Used badly, AI just industrializes spam — the same generic pitch generated a thousand times and fired at everyone. Mailbox providers are getting better at spotting exactly that pattern. The winning use of AI in 2026 isn't 'send more,' it's 'send something worth opening' — variability and personalization that beats the filter, not volume that triggers it.
Brand and reputation became real ranking signals
Reputation used to be a nice-to-have in MCA. In 2026 it's infrastructure. Mailbox providers reward senders with clean histories and engaged recipients, and they punish the rest — so your sending reputation directly decides whether your mail is seen. On the merchant side, a business owner deciding whether to reply checks whether you look real: a professional website, genuine reviews, a brand that doesn't read like the tenth identical broker this week.
The MCA space is full of bad actors, backdoor-ers, and burnt domains, which means a clean, transparent, well-designed brand is a genuine competitive advantage — not vanity. The shops converting best look legitimate to both audiences at once: a fintech-grade application experience for merchants and a spotless sender reputation for the inbox.

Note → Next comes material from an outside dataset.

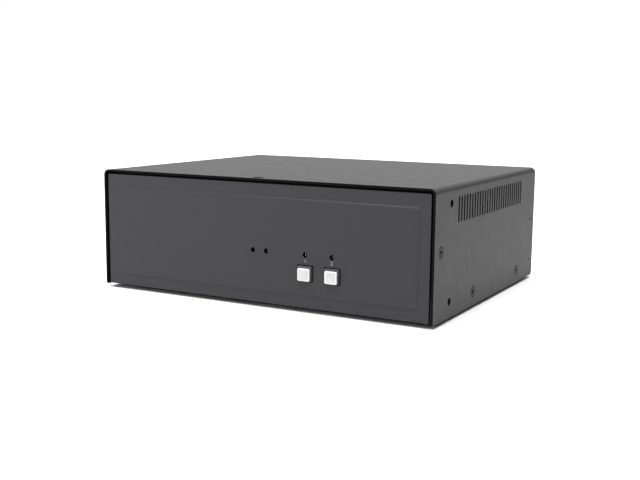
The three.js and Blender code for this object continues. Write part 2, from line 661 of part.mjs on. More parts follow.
function switchSpring(x) {
  const reach = SPRING.wire + 2 * TOUCH;
  const path = new Helix(x, BUTTON.height, PLUNGER.shoulder + reach, SWITCH.wellFloor - reach);
  const section = new THREE.Shape();
  section.absarc(0, 0, SPRING.wire, 0, 2 * Math.PI);
  return solid(new THREE.ExtrudeGeometry(section, {
    extrudePath: path,
    steps: Math.round(SPRING.turns * SPRING.stepsPerTurn),
    curveSegments: 3,
  }));
}

// Round lamp with a domed tip, a rim and two leads into the front board.
function led(x) {
  const steps = 4;
  const profile = [];
  for (let index = 0; index <= steps; index += 1) {
    const angle = (index / steps) * Math.PI / 2;
    profile.push([LED.radius * Math.sin(angle), LED.tip + LED.radius * (1 - Math.cos(angle))]);
  }
  profile.push([LED.radius, LED.rim], [LED.rimRadius, LED.rim], [LED.rimRadius, LED.base], [0, LED.base]);
  const geometry = turned(profile, 12);
  geometry.translate(x, FRONT, above(LED.height));
  const { half, past } = LEAD;
  const leads = leadPlaces(x).map(([lx, lz]) => (
    block([lx - half, LED.base - half, lz - half], [lx + half, FRONT_BOARD.back + past, lz + half])));
  return join([solid(geometry), ...leads]);
}

// ---------------------------------------------------------------- screws and feet

// The cross recess is two blocks cut into the head from the case's outer face.
function coverScrew(side, [y, z]) {
  const { arm, blade, depth } = RECESS;
  const sizes = [[arm, blade], [blade, arm]];
  const head = solid(onFace(turned(screwProfile()), side, [y, z]));
  if (side === 'top') {
    const low = CASE_HEIGHT - depth;
    return cut(head, sizes.map(([a, b]) => block([-a, y - b, low], [a, y + b, low + 2 * depth])));
  }
  const face = CASE_WIDTH / 2 - depth;
  const [near, far] = side === 'right' ? [face, face + 2 * depth] : [-face - 2 * depth, -face];
  return cut(head, sizes.map(([a, b]) => block([near, y - a, z - b], [far, y + a, z + b])));
}

function foot(x, y) {
  const top = PANEL_LIFT - TOUCH;
  const { topRadius, lowRadius, edge } = FOOT;
  const low = -FOOT_DROP;
  const profile = [[0, low], [lowRadius - edge, low], [lowRadius, low + edge], [topRadius, top], [0, top]];
  const geometry = turned(profile, 24);
  geometry.rotateX(Math.PI / 2);
  geometry.translate(x, fromFront(y), above(0));
  return solid(geometry);
}

// ---------------------------------------------------------------- the assembly

const FINISH = {
  paint: { color: 0x3a3b3d, roughness: 0.55, metalness: 0.2 },
  steel: { color: 0xb4b6b8, roughness: 0.3, metalness: 0.9 },
  brass: { color: 0xb89a55, roughness: 0.35, metalness: 0.9 },
  board: { color: 0x1d4a2c, roughness: 0.5, metalness: 0 },
  black: { color: 0x18191a, roughness: 0.5, metalness: 0 },
  rubber: { color: 0x202020, roughness: 0.9, metalness: 0 },
  grey: { color: 0x56585b, roughness: 0.5, metalness: 0 },
  white: { color: 0xf0f0ee, roughness: 0.35, metalness: 0 },
  lamp: { color: 0x2c3a30, roughness: 0.15, metalness: 0 },
  green: { color: 0x5f9a4a, roughness: 0.45, metalness: 0 },
  pink: { color: 0xc9788c, roughness: 0.45, metalness: 0 },
  ribbon: { color: 0x8e9094, roughness: 0.6, metalness: 0 },
};

const kvm = new THREE.Group();

function place(name, body, finish) {
  const mesh = new THREE.Mesh(geometryOf(body), new THREE.MeshStandardMaterial(FINISH[finish]));
  mesh.name = name;
  kvm.add(mesh);
}

function connectorFinish(name, kind) {
  if (kind === 'audio') {
    return name.endsWith('out') ? 'green' : 'pink';
  }
  return kind === 'power' ? 'black' : 'steel';
}

place('cover', cover(), 'paint');
place('chassis_tray', chassisTray(), 'paint');
place('front_panel', frontPanel(), 'paint');
place('rear_panel', rearPanel(), 'paint');

for (const { name, side, spot } of screwPlaces()) {
  place(name, coverScrew(side, spot), 'paint');
}

for (const [row, y] of [['front', FOOT.inset], ['rear', CASE_DEPTH - FOOT.inset]]) {
  place(`foot_${row}_left`, foot(-FOOT.x, y), 'rubber');
  place(`foot_${row}_right`, foot(FOOT.x, y), 'rubber');
}

['console_board', 'port_1_board', 'port_2_board'].forEach((name, level) => {
  place(name, stackedBoard(level), 'board');
});
place('front_board', frontBoard(), 'board');

for (const [corner, spot] of Object.entries(STACK_SPOTS)) {
  place(`spacer_stack_${corner}`, spacerStack(spot), 'brass');
  place(`stack_screw_${corner}`, stackScrew(spot), 'steel');
}

place('heat_sink', heatSink(), 'black');
place('ribbon_header_front', ribbonHeaderFront(), 'black');
place('ribbon_header_console', ribbonHeaderConsole(), 'black');
place('ribbon_cable', ribbonCable(), 'ribbon');

for (const entry of CONNECTORS) {
  const spot = connectorPlace(entry);
  place(spot.name, SOCKETS[spot.kind].make(spot), connectorFinish(spot.name, spot.kind));
}

BUTTON.xs.forEach((x, index) => {
  const number = index + 1;
  place(`switch_body_${number}`, switchBody(x), 'black');
  place(`switch_spring_${number}`, switchSpring(x), 'steel');
  place(`switch_plunger_${number}`, switchPlunger(x), 'grey');
  place(`switch_lens_${number}`, switchLens(x), 'white');
});

for (const [label, x] of Object.entries(LED_SPOTS)) {
  place(`led_${label}`, led(x), 'lamp');
}

export default kvm;
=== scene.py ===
"""Looks of a two-port desktop KVM switch: folded steel case, push buttons, lamps and rear sockets.

Lengths are millimetres in the frame's own axes; they become metres when a mesh is made.
"""
import json
import math

import bmesh
import bpy
from mathutils import Matrix, Vector


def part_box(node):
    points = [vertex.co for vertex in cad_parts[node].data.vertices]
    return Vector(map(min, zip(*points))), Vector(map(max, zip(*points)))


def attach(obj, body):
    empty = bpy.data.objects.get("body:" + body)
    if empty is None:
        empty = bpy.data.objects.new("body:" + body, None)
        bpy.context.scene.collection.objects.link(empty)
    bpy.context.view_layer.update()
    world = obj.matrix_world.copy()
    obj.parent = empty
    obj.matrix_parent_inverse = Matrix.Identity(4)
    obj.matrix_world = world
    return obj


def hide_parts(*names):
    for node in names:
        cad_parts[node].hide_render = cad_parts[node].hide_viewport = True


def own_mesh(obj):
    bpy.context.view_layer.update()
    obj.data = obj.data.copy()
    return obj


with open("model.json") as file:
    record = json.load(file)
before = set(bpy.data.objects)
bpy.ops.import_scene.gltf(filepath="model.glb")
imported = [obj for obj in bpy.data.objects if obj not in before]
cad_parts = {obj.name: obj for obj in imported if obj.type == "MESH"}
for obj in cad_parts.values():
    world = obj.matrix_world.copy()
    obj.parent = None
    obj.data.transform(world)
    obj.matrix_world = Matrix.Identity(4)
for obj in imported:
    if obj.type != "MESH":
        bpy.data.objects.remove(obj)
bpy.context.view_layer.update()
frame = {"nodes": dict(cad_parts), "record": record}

MM = 0.001
SAME_PLACE = 1e-7  # in metres
SHARP_ANGLE = 35  # edges with a larger angle stay sharp, in degrees
CASE, BUTTON_BODY = "case", "button_{}"


def span(node):
    """Lowest and highest corner of a CAD node, in millimetres."""
    low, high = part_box(node)
    return [c / MM for c in low], [c / MM for c in high]


def middle(node):
    low, high = span(node)
    return [(a + b) / 2 for a, b in zip(low, high)]


COVER_LOW, COVER_HIGH = span("cover")
HALF_WIDTH = COVER_HIGH[0]
FRONT_Y, REAR_Y = COVER_LOW[1], COVER_HIGH[1]
BASE_Z, TOP_Z = COVER_LOW[2], COVER_HIGH[2]

# Places are measured back from the cover's front edge and up from its lower edge.
SHEET = 1.2
COVER_BEND = 3.2
SLOTS = {"count": 27, "pitch": 4.0, "first": 32.0, "width": 1.9, "low": 48.4, "high": 62.4}
BRACKET_HOLES = ((21.5, 59.4), (21.5, 8.7))
BRACKET_RADIUS = 2.0
PEG_HOLES = ((158.4, 36.4, 1.1), (159.1, 10.6, 0.8))
SIDE_CORNERS = {"front": 1.3, "rear": 2.8}
SINK = {"wide": 3.2, "thin": 1.85}
SCREW = {"head": 2.8, "shank": 1.45, "length": 6.0, "edge": 0.12, "point": 0.4}
SCREW_SINK = 0.05
CROSS = {"arm": 1.65, "blade": 0.38, "depth": 1.3, "past": 0.3, "taper": 0.35}

PANEL_INSET = 0.7
PANEL_HALF = 102.6
PANEL_LOW, PANEL_TOP = 0.6, 66.1
PANEL_ROUND = {"corner": 1.15, "edge": 0.35}
THREAD, BRACKET_THREAD = 1.6, 1.65
FLANGE = {"joggle": 0.6, "web": 2.2, "reach": 12.1, "low": 16, "high": 64, "root": 0.2, "play": 0.1}
TOP_FLANGE = {"half": 98, "web": 1.9, "thickness": 1.6}
LOW_FLANGE = {"half": 95, "low": 2.1, "back": 12}
LUG = {"low": 53, "high": 64, "back": 28, "overlap": 1}
STUDS = {"places": ((18, 18), (18, 33)), "radius": 2.5, "gap": 0.05}
PLATEAU = {"half": 97.0, "low": 6.6, "high": 59.4, "rise": 0.6, "slope": 1.3, "corner": 2.6}
WINDOW = {"width": 9.8, "height": 9.0, "corner": 0.5}
LAMP_HOLE = 1.4
DIGITS = {"height": 1.75, "above_base": 26.3, "proud": 0.03, "xs": (31.9, 47.8)}
PAINTED_SHADE = 1  # material number of the near-black painted shade on a sheet's cut edges and hidden side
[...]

The death of spray-and-pray — what the winning shops do differently
The old model was volume for its own sake: blast the biggest list from the cheapest tool and hope. In 2026 that approach burns domains, racks up complaints, and converts almost nothing. The shops pulling ahead replaced it with a tighter, compounding system.
- Make deliverability the first priority — warmed, dedicated sending infrastructure built for cold MCA outreach.
- Treat the existing database as a primary source and re-market to it every month, not once.
- Segment and personalize so every merchant gets a relevant, unique message — not a mass blast.
- Present offers like a fintech: clean term sheets, payment shown as a share of revenue, a polished application portal.
- Automate follow-up so no engaged merchant goes cold after a single touch.
- Measure cost per funded deal, not cost per lead — and let that number kill saturated sources.